Ainda assim, as motivações militares não podem ser descuradas. O controlo total da cidade de Bakhmut também é visto pelas altas patentes russas como um "trampolim" que poderá dar acesso a outros relevantes ganhos territoriais.
Como observou o Ministério da Defesa do Reino Unido em dezembro do ano passado, a captura da cidade "permitiria à Rússia ameaçar as zonas de Kramatorsk e Sloviansk", duas cidades que Moscovo precisa de controlar para completar o processo que classifica como "libertação da República Popular de Donetsk".
Os temores de Zelensky
A queda de Bakhmut nas mãos dos russos implica, essencialmente, uma perda simbólica para a país invadido. Os ucranianos não poderão mais gritar "Bakhmut segura!", mas a tomada da cidade pelo inimigo tem outros contornos.
Para a Ucrânia, a resistência da cidade ajudou a sustentar o apoio dos países ocidentais, provando que as remessas de armamento que foram chegando até à frente de combate estavam a fazer a diferença.
Em dezembro do ano passado, altura em que viajou até aos EUA, Zelensky entregou ao Congresso norte-americano uma bandeira ucraniana assinada pelos soldados que estavam a defender a cidade, denominando o reduto como "a fortaleza da nossa moral". O líder de Kiev lembrou ainda: "A luta por Bakhmut vai mudar a trajetória da nossa guerra pela independência e pela liberdade", assinalou, num discurso em Washington.
Em março, numa entrevista à Associated Press, o presidente ucraniano continuou a destacar a importância da cidade e admitiu temer que uma vitória russa em Bakhmut pudesse provocar apelos da comunidade internacional e do próprio país para um diálogo de paz que respondesse às expectativas territoriais da Rússia, justificando, assim, a permanência dos combatentes ucranianos na cidade apesar dos riscos.

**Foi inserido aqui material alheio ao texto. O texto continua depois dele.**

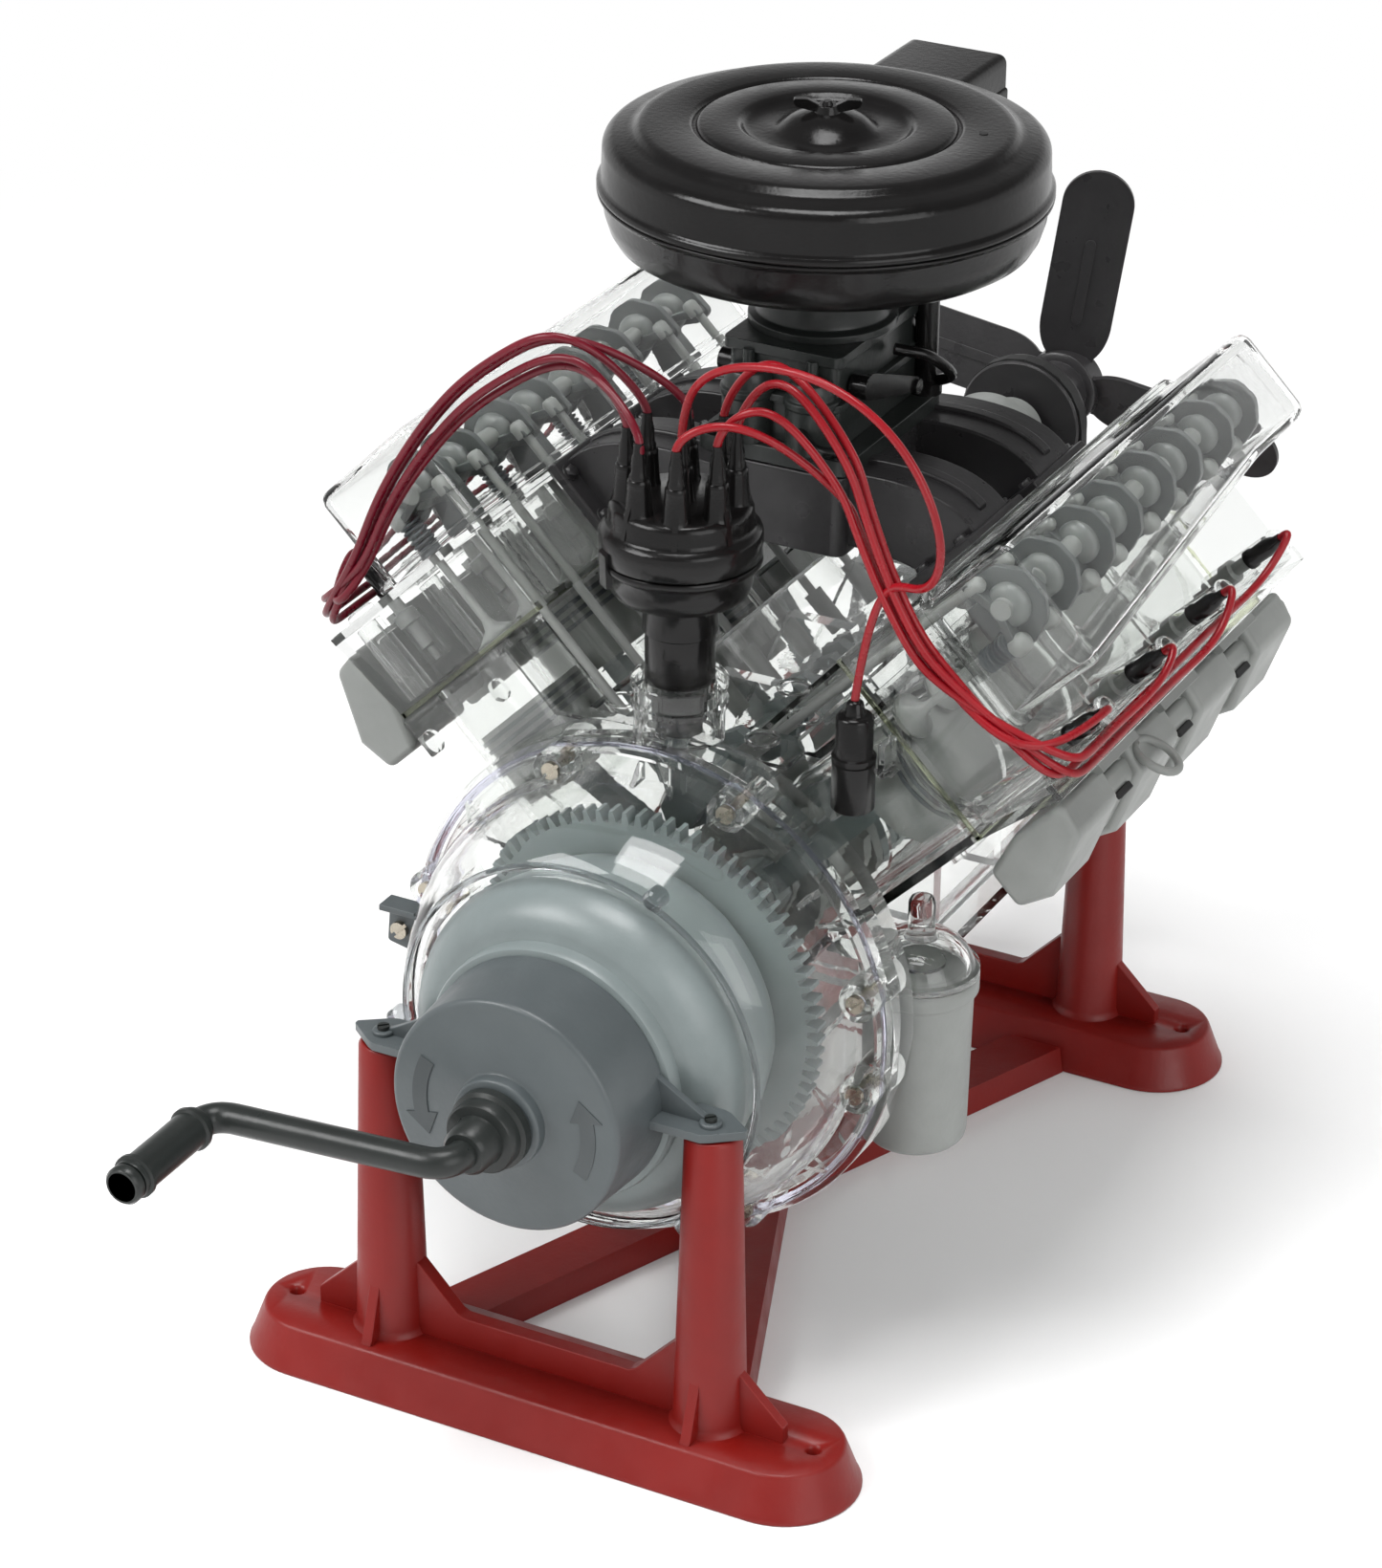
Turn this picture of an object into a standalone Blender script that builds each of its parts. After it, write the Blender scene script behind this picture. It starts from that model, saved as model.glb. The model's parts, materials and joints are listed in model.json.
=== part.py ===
# Cutaway V8 four stroke engine model on a four post stand, worked by a hand crank.
# Metres, +Z up, +Y along the crankshaft from the hand crank to the fan.
# The origin is the middle of the underside of the foot at the hand crank.
import math

import bmesh
import bpy
from mathutils import Matrix, Vector

# Facets on round pieces
TINY, SMALL, COARSE, MEDIUM, FINE = 4, 6, 8, 12, 24
TOOTH_COUNT = 84

# Clearances
WELD = 0.00001                  # points closer than this are one
FIT = 0.0003                    # gap between pieces that rest on each other
RUNNING = 0.0004                # gap round a turning or sliding piece
OVERRUN = 0.0020                # how far a cutter runs past what it cuts

# Stand
FOOT_HEIGHT = 0.0095
FOOT_HALF_LENGTH = 0.0656       # at the top face
FOOT_HALF_WIDTH = 0.0122
FOOT_FLARE = 0.0037             # how far the underside stands out past the top
FOOT_SPACING = 0.1887           # between the two feet, along the crankshaft
SCREW_HOLE_OFFSET = 0.0600
SCREW_HOLE_RADIUS = 0.00135
POST_OFFSET = 0.03685
POST_BASE_RADIUS = 0.0074
POST_TOP_RADIUS = 0.0057
POST_HEIGHT = 0.0669
RIB_THICKNESS = 0.0024
RIB_HEIGHT = 0.0145
RIB_REACH = 0.0170              # outward from the post's axis
RIB_TOE = 0.0038
SIDE_RIB_REACH = 0.0112
WEB_THICKNESS = 0.0034
WEB_LOW = 0.0068
WEB_HIGH = 0.0170
WEB_SLOPE_RUN = 0.0095
BEAM_WIDTH = 0.0138
BEAM_HEIGHT = 0.0062
BEAM_DRAFT = 0.0009

# Crankshaft line and banks
CRANK_RISE = 0.0018             # of the crankshaft above the tops of the posts
BANK_ANGLE = math.radians(45)
CYLINDERS = 4                   # in each bank
BORE_PITCH = 0.0315
BANK_STAGGER = 0.0080           # the right bank stands this much nearer the fan
BLOCK_START = 0.0520            # rear wall, towards the hand crank
BORE_RADIUS = 0.0129
LINER_WALL = 0.0013
LINER_SHORT = 0.0036            # of the lowest edge of a piston's skirt
DECK_HEIGHT = 0.0730
BANK_OUTER = 0.0163
BANK_INNER = 0.0170
WALL = 0.0018
CASE_HALF_WIDTH = 0.0300
CASE_FLOOR = 0.0160             # below the crankshaft
VALLEY_HEIGHT = 0.0515          # above the crankshaft
BULKHEAD = 0.0036
BULKHEAD_NECK_SHARE = 2.5       # of the camshaft's radius

# Crankshaft, rods and pistons
THROW = 0.0110
THROW_ANGLES = (45, 135, 315, 225)  # degrees, from the hand crank to the fan
MAIN_RADIUS = 0.0050
PIN_RADIUS = 0.0036
WEB_PLATE = 0.0032
WEB_HEAD_ANGLE = 75             # degrees, to each side of the throw
WEB_TAIL_ANGLE = 62             # degrees, to each side of its opposite
COUNTERWEIGHT_RADIUS = 0.0155
BIG_END_RADIUS = 0.0063
SMALL_END_RADIUS = 0.0036
WRIST_RADIUS = 0.0015
ROD_PLATE = 0.0034
ROD_WIDE = 0.0064               # across the shank at the crankpin
ROD_NARROW = 0.0042
PISTON_RADIUS = 0.0124
PISTON_LENGTH = 0.0160
PISTON_WALL = 0.0016
CROWN_THICKNESS = 0.0025
CROWN_TO_WRIST = 0.0100
SQUISH = 0.0006                 # from the crown to the deck at the top of the stroke

# Camshaft and its drive
CAM_HEIGHT = 0.0340             # above the crankshaft
CAM_RADIUS = 0.0030
CAM_GEAR_RADIUS = 0.0042
CAM_GEAR_WIDTH = 0.0040
LOBE_RADIUS = 0.0045
LOBE_OFFSET = 0.0015
LOBE_WIDTH = 0.0030
LOBE_ANGLE = 55                 # degrees, of each valve's lobe from the middle between the two
SPROCKET_RADIUS = 0.0075
CHAIN_THICKNESS = 0.0012
CHAIN_WIDTH = 0.0036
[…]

No entanto, três meses depois, as forças ucranianas podem não ter sido capazes de resistir aos constantes ataques russos. Numa altura em que o Exército de Zelensky está a preparar uma contraofensiva, a alegada tomada de Bakhmut por parte de Moscovo pode levantar preocupações entre os aliados da Ucrânia.
A perda da cidade pode infligir um golpe na moral dos soldados ucranianos depois de tantos meses de luta, sendo que não se sabe ao certo quantos militares terão perdido a vida e qual é o estado atual das forças.
A influência de Prigozhin
Além do Exército russo, os combatentes ucranianos enfrentaram ainda os mercenários do grupo paramilitar Wagner, liderado por Yevgeny Prigozhin. A organização de origem russa teve um papel preponderante na batalha de Bakhmut, trazendo à tona a forte dependência que o Kremlin tem da rede privada.
Prigozhin apostou tudo na captura de Bakhmut com o objetivo de mostrar que os combatentes do grupo são mais capazes do que as forças de Moscovo. O chefe do Wagner viu-se obrigado a recrutar milhares de prisioneiros nas cadeias russas, depois de o Exército privado que lidera ter começado a sofrer grandes perdas no terreno, o que o levou a tecer duras críticas à Defesa russa, alegando que as autoridades não estavam a assistir os paramilitares cada vez mais necessitados de armamento.
Nos vídeos quase diários que foi publicando no Telegram, Prigozhin nunca se inibiu de criticar o Kremlin por não estar a ceder munições suficientes em Bakhmut, considerando, em diversos momentos, que os Wagner tinham sido "abandonados" no teatro de operações.
As acusações feitas às autoridades russas mostram a influência que Prigozhin tem em Moscovo, no entanto, uma derrota em Bakhmut, onde a organização paramilitar apostou as fichas todas nos últimos meses, poderia ter como consequência uma diminuição do seu estatuto junto do Kremlin.
O ex-presidiário de 61 anos, que também é alvo das sanções do Ocidente, tem procurado transformar o sucesso da organização no campo de batalha num aumento da sua importância política em Moscovo, o que pode confirmar a teoria de alguns especialistas militares que indicam que o Kremlin poderá ter agido de modo a conter a influência excessiva de Prigozhin, alegando que a falta de armas poderá não se ter tratado apenas de um problema logístico.
Independentemente da cidade já estar ou não nas mãos dos russos, para as autoridades ocidentais é claro que a batalha não teria durado tanto tempo sem a intervenção do grupo Wagner. Fontes da NATO estimam que, nos últimos meses, morreram cinco russos para cada ucraniano na região. O secretário de Segurança Nacional da Ucrânia, Oleksiy Danilov, vai mais longe ao alegar que a proporção é ainda maior: de sete para um.
Embora a tomada de Bakhmut tenha sido reivindicada no sábado pelo empresário russo, a situação militar na cidade não foi ainda verificada por entidades independentes.
Nos últimos meses, tanto a Ucrânia como a Rússia admitiram que a batalha de Bakhmut foi importante para destruir e distrair as forças inimigas antes de uma esperada grande contraofensiva ucraniana.